VOC: The Chain Ratio Approach to Demand Estimation
A quantitative approach to thinking about VOC by systematically going through subsets.
Think of demand terms: TAM, SAM, SOM; we want to quantify those terms.
Example: Demand for a new light beer,
The population of interest multiplied by the per capita spent/expense on discretionary items multiplied by the percentage spent/expense on food multiplied by the percentage spent/expense on beverages multiplied by the percentage spent/expense on beer.
Note: Every time you add a percentage, the total value is reduced (broadest to the narrowest).
VOC: The Basic Value Model
The Retail metaphor: how do you estimate revenue
Revenue = Traffic (number of visits/how frequently people come by your store)
* Conversion rate (likelihood of purchasing anything in my store)
* Basket size (total amount spent per customer among those who buy things in my store.)
Opportunity Segment:
- Identify “deficient” behaviours (from to the point of view of your company, not as a judgement about your customers); try to correct those.
Ask yourself which of these three estimates are you wanting to target? Maybe there’s a ton of traffic in your store, but they are reading the samples and go check the price on amazon, see its 15% cheaper and buy on amazon instead. Lots of traffic but zero conversion rate, zero basket size. You want to change that.
VOC: Opportunity Segmentation
Ice cream Parlour example
Dimensions: Frequency, Volume, Margin
Each arrow (dimension) points to a different opportunity segment. The goal is to maximize value.
VOC: Advanced Model
Here we use total revenue as a surrogate for value of customer. Total revenue isn’t actually the value of a customer, it is being used as a proxy for the purposes of this course.
In more sophisticated analyses: use net present value (NPV) techniques to compute customer lifetime value (CLV). You care about the lifetime of the customer and how much value they are generating for your company over their lifetime (not just that day, week, or month).
VTC: Example B to B: Business to Business
The idea is that by creating better value to your customers, they can appreciate your service better, and because it is saving them costs, you can presumably charge them a higher price and that, in turn, means that the Value of Customer (VOC) is also increasing.
Service: Coal distribution, Customers: Iron manufacturers (used in a blast furnace).
Coal delivered to yard, stays there for 8 days, and then used in furnace.
How can you add VTC? How can you generate more value to your customers? Can you add value to provide better service, add value to the customers’ consumption experience?
Shorten the delay, what else can you do? Eliminate delay all together. Eliminate inventory carrying costs for customers. Eliminate all cost handing costs entirely.
VTC: Example B to C: Business to Customer
Overnight 6-hr flight from Toronto to Dublin, Ireland. Mostly business travelers making a day trip (work). Fly for a day and then come back to Toronto.
How can you add VTC? What can the flight company do better for business people?
- Ways to offer better sleep quality: Greater seat recline, sleeper suits & toiletries, arrival lounges with shower facility, better meals, etc.
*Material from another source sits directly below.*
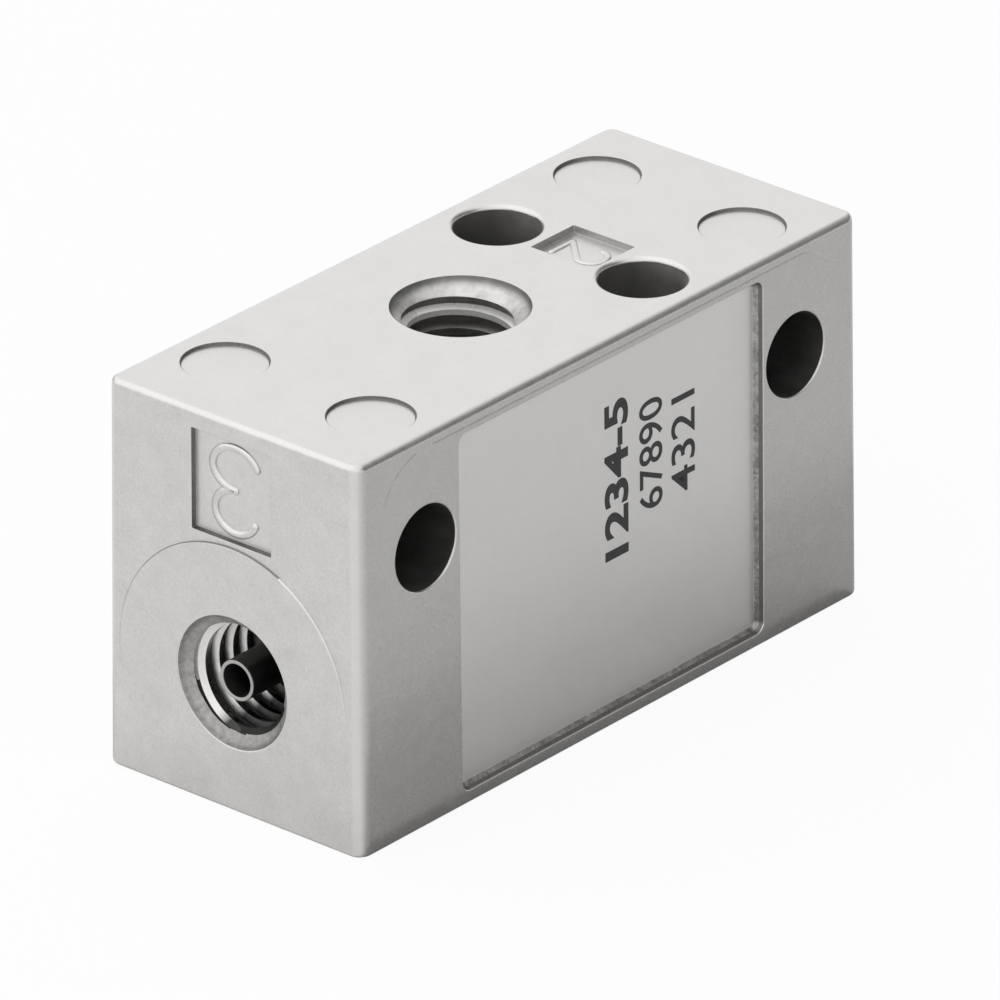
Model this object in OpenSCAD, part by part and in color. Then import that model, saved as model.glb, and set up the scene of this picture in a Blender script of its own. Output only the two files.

- Beyond quality of sleep, can you increase quantity of sleep for your customers? Maximize sleep time
- Serve meal in the arrival area, give an option then they sleep on the plane instead of eating
- Provide all arrival documentation prior to boarding - Increase flight time to 8 hrs (by lowering velocity of the flight)? Cf. set-out sleeper train in railroad industry.
Note: In the railroad industry, there are trains that go slower than they could be, lower speed saves cost, and people can get the sleep 8 hours they want, can add value to customer experience.
VTC: A Simple Taxonomy (types of value)
The goal is to maximize both economic and experiential value.
Notes on the table:
1. Value Creation Results in overall dollar savings/impact for the customer. If you can save time/ expend less time, you are saving manufacturing costs (economic value).
- Predictability of economic value (can do the math) and experiential value (you don’t know how people are going to experience it, so you don’t how much value they get from the different experiences. But once you give people the experience, you can ask them how the experience was. And afterwards, you can quantify the value.
How do you estimate the economic value of an experiential benefit? Ask customers how much they are willing to pay for it and perform regression models to infer the experiential value of the product.
Examples of each kind of value?
Haircut: An experience where people are often willing to pay more to have a better experience (Experiential value)
A house: both economic value (investment, reselling), and living in the house (experiential value)
VTC Calculations
Value = number of factors
VTC
= Cost they already incur (already willing to pay) (and will save) + Net benefit from switching
= Reference Value + Positive Diff. Value – Negative Diff. Value
Note: you have to quantify these values.
Differentiation Value
Differentiation Value is the value to customer (both positive and negative) of any differences between the firm’s offering and the reference offering.